* start *

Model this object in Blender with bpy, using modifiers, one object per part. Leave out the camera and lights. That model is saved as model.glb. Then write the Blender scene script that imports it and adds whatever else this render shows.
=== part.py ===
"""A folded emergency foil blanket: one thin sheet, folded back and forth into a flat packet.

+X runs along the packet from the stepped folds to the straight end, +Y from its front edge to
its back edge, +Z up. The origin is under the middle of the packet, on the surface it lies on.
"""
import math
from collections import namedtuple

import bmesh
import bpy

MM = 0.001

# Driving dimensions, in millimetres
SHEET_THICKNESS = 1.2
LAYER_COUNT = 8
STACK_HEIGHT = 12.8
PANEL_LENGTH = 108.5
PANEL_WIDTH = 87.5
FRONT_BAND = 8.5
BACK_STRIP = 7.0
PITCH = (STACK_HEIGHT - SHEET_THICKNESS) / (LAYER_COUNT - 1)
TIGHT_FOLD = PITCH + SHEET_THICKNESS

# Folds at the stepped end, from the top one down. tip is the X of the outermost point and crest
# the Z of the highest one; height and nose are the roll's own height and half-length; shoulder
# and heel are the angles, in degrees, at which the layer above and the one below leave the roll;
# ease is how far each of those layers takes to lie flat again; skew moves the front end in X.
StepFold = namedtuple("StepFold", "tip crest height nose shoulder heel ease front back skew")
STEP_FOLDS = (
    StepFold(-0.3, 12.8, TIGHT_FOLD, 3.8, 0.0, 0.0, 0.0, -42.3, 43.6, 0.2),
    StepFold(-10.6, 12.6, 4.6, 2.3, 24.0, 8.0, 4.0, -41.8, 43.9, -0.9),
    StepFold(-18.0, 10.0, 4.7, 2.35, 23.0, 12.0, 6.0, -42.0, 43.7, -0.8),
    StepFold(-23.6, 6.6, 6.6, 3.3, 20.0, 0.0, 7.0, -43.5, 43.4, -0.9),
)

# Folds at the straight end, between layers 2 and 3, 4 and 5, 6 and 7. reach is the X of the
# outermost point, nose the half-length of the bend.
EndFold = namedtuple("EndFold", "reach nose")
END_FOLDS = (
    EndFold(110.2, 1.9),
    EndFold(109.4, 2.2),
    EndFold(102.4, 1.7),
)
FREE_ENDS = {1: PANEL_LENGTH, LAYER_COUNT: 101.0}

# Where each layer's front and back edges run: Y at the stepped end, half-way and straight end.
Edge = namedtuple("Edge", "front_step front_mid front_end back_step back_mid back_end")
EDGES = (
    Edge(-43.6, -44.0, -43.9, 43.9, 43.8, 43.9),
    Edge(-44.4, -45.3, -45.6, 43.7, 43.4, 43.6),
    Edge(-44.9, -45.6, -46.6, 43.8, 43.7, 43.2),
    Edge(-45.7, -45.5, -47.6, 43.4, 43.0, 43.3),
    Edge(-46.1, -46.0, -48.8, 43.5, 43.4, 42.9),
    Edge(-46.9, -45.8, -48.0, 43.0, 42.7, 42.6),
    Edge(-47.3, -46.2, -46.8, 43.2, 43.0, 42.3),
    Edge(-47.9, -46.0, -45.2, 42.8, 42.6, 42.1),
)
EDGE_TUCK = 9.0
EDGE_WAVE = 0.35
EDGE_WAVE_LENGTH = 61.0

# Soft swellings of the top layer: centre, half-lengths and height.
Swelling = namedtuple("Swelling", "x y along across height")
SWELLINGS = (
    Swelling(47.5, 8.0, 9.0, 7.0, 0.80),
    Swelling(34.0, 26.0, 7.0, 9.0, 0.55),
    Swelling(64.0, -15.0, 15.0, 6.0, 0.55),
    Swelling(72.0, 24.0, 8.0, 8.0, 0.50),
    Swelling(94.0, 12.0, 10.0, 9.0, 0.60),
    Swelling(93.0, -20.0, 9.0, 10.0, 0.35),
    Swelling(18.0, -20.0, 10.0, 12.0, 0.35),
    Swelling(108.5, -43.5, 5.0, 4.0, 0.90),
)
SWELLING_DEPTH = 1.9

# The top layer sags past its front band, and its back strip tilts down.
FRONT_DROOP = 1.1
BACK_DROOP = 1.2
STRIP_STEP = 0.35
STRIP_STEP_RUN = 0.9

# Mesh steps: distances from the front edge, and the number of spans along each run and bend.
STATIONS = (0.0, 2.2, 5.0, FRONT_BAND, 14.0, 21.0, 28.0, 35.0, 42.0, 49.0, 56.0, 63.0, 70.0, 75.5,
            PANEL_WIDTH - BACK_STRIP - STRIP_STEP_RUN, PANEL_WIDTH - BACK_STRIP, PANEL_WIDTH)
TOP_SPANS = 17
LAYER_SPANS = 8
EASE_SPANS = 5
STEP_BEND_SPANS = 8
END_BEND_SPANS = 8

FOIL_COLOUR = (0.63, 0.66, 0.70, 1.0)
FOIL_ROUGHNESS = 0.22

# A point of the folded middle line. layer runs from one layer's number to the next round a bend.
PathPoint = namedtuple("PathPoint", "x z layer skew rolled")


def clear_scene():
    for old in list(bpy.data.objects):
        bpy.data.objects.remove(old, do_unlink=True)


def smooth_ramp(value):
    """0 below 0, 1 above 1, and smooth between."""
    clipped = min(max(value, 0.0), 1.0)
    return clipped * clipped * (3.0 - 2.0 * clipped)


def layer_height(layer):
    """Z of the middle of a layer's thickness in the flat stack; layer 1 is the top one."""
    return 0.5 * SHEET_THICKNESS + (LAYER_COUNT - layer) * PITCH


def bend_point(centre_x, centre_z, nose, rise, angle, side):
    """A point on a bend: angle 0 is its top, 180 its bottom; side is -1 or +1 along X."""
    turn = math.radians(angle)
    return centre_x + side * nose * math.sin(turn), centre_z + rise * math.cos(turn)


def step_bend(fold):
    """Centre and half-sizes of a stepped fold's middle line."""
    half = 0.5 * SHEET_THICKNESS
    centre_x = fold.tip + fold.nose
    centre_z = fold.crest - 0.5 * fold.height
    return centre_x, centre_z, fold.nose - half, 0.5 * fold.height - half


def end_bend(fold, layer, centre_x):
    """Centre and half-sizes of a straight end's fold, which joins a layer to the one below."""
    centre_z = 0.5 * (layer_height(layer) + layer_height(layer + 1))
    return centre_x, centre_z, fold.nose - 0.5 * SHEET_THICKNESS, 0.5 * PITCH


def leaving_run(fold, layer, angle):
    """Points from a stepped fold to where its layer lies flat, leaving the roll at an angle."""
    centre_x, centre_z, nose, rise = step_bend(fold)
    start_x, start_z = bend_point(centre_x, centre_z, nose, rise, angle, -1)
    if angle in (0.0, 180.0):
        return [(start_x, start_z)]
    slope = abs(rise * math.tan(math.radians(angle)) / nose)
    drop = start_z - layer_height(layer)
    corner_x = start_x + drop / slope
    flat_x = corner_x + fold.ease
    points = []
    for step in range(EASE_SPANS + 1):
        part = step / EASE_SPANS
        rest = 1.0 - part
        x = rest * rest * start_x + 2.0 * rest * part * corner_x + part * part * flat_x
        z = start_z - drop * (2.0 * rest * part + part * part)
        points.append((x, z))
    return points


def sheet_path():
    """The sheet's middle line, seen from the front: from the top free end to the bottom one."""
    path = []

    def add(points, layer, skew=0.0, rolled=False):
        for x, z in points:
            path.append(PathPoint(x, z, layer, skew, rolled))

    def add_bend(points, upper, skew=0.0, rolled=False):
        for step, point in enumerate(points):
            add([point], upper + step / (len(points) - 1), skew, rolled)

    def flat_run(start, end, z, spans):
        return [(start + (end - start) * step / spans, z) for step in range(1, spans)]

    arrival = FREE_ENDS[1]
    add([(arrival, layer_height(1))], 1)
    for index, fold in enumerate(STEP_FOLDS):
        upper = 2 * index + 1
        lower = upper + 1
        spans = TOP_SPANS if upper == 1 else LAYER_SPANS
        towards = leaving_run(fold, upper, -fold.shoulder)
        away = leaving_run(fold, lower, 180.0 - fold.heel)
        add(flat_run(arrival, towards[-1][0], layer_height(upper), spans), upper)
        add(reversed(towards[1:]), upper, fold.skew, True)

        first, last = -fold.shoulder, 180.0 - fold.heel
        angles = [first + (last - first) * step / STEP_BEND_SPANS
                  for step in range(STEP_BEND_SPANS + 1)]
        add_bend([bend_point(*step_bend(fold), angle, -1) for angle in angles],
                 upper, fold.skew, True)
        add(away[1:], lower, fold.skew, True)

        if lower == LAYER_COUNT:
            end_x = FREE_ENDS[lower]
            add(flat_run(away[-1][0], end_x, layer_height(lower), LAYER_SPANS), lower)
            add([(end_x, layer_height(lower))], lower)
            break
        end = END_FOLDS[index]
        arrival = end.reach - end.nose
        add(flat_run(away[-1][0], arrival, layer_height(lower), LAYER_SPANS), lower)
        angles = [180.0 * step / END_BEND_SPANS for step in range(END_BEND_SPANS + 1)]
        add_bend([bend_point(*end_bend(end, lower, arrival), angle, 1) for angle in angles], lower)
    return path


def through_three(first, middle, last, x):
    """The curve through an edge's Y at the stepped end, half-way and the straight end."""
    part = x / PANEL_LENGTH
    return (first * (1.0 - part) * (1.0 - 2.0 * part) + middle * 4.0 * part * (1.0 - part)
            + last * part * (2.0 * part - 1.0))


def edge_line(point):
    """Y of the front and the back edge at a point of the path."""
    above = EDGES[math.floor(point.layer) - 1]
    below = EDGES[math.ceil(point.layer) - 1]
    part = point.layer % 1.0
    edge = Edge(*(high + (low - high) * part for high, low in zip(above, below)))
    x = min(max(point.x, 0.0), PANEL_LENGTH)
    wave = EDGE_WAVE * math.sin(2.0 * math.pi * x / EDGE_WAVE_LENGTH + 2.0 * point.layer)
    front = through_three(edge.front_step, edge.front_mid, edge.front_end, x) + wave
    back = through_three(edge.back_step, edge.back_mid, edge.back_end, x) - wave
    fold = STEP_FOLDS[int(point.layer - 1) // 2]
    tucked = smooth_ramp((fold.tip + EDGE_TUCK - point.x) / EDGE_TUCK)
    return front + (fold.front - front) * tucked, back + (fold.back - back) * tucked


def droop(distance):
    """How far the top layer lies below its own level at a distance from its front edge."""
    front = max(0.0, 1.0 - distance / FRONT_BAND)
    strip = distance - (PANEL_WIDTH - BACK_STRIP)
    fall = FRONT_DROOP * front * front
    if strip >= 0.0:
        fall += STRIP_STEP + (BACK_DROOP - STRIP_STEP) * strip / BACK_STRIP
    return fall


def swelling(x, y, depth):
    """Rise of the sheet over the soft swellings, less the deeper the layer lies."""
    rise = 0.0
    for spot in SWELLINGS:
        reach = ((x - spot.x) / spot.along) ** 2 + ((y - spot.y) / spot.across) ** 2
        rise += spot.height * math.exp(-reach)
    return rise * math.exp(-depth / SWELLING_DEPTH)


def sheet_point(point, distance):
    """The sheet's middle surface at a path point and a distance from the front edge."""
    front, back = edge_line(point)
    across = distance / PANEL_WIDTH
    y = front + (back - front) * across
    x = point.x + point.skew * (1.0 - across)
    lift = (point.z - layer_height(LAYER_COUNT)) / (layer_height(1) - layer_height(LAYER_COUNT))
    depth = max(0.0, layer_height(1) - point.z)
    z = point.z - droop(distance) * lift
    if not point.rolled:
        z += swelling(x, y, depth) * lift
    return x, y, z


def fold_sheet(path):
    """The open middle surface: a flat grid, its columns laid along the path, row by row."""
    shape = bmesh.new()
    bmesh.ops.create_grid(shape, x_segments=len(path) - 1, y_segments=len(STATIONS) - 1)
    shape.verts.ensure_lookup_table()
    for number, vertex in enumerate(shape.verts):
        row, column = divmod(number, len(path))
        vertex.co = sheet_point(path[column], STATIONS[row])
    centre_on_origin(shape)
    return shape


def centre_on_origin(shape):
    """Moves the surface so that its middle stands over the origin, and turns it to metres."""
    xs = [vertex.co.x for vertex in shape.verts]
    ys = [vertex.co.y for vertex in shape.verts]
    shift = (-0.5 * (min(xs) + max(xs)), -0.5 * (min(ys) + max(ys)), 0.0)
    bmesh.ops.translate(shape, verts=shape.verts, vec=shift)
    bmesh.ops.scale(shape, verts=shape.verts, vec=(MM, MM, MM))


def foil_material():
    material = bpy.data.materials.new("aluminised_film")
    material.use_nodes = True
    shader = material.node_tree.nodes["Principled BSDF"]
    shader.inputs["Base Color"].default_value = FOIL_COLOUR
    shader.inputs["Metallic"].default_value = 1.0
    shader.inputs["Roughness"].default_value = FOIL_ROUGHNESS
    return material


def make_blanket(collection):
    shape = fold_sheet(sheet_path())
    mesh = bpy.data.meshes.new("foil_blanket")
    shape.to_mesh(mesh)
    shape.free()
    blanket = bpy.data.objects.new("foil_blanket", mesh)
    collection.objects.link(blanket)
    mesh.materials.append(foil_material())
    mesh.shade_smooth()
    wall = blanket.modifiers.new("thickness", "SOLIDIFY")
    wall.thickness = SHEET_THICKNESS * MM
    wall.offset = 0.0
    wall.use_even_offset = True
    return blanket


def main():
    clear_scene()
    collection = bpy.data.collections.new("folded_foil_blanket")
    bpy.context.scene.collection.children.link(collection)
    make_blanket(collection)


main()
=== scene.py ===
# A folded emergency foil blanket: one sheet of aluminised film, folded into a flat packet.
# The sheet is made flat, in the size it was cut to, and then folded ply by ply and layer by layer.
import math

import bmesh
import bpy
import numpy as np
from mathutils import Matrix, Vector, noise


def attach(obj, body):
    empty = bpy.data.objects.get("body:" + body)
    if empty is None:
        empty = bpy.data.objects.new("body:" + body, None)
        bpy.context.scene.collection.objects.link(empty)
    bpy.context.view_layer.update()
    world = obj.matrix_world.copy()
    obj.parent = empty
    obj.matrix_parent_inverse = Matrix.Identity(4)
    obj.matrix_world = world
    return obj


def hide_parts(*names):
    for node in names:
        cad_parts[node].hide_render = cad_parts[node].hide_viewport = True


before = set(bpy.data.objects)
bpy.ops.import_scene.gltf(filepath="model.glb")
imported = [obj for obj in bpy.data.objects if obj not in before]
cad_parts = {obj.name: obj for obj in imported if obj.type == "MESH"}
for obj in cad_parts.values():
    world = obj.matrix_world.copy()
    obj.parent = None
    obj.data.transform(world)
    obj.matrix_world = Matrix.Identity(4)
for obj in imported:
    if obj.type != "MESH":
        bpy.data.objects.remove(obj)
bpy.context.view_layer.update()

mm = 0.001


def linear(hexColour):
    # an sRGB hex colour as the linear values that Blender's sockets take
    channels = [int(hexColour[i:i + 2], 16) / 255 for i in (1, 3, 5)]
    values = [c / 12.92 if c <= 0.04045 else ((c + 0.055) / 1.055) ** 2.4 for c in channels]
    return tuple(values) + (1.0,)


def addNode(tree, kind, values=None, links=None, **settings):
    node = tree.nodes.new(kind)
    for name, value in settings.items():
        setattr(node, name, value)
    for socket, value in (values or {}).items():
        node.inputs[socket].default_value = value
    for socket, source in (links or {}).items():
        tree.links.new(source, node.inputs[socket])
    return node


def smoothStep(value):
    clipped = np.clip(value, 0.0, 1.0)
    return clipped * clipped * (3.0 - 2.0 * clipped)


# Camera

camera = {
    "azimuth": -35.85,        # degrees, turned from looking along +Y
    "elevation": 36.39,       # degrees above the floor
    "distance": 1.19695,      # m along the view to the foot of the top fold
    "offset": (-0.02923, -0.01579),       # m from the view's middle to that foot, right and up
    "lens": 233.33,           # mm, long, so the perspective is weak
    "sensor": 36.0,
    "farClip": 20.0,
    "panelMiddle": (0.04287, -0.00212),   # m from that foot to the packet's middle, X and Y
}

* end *

THE EXERCISE> Exactly repeat the lines running from the top of the listing to the line bearing "TIGHT_FOLD = PITCH + SHEET_THICKNESS", both of those lines included, and only them.

ANSWER TO THIS EXERCISE>
Model this object in Blender with bpy, using modifiers, one object per part. Leave out the camera and lights. That model is saved as model.glb. Then write the Blender scene script that imports it and adds whatever else this render shows.
=== part.py ===
"""A folded emergency foil blanket: one thin sheet, folded back and forth into a flat packet.

+X runs along the packet from the stepped folds to the straight end, +Y from its front edge to
its back edge, +Z up. The origin is under the middle of the packet, on the surface it lies on.
"""
import math
from collections import namedtuple

import bmesh
import bpy

MM = 0.001

# Driving dimensions, in millimetres
SHEET_THICKNESS = 1.2
LAYER_COUNT = 8
STACK_HEIGHT = 12.8
PANEL_LENGTH = 108.5
PANEL_WIDTH = 87.5
FRONT_BAND = 8.5
BACK_STRIP = 7.0
PITCH = (STACK_HEIGHT - SHEET_THICKNESS) / (LAYER_COUNT - 1)
TIGHT_FOLD = PITCH + SHEET_THICKNESS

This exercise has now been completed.